What is this user really for? for security ( and convenience). There are many daemons which must run as some user. if these are root, then possiblities of exploits are too much ( sendmail for one). so they run as nobody ( for instance updatedb. u have a choice to run it as nobody). also httpd has a separate user, www i
if you can see the shadow file, it will be nobody:*:some:things that means that you cannot login as long as you provide a password , which when encrypted will give you "*". But this cannot(hasnt) happen, so the account is disabled for logging in. But if you are root, su - nobody will give you the powers of nobody. think, but does not run as root.

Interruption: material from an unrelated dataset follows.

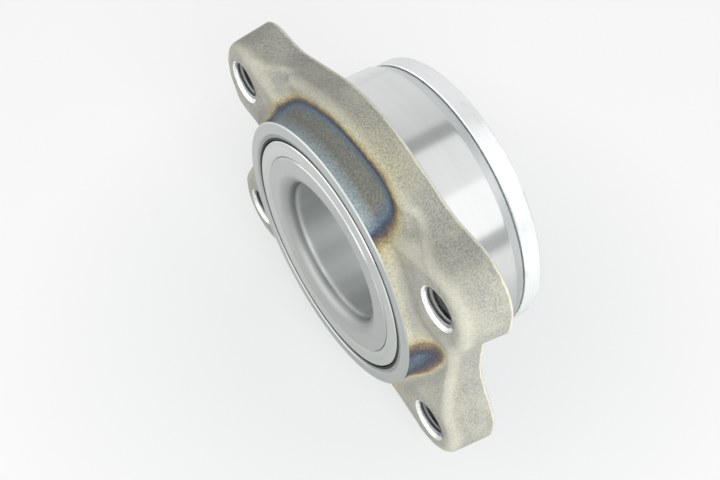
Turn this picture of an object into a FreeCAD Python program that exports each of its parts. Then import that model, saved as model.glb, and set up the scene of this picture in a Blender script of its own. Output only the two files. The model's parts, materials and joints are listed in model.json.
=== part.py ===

What will it break if I remove the user, or change the password (do any daemons or programs se it?)? if u remove the user, u break the daemons-- inshort some ( if not most) of your configuration. but i think, if u want ot llive dangerously, u can change these to run as some user or root. if u change the passwd, u break the security ;-)
Does it need a shell? I see it has no home. no, since no one logs in as nobody
If no, can I set the shell to /bin/true (or should that be /bin/false)?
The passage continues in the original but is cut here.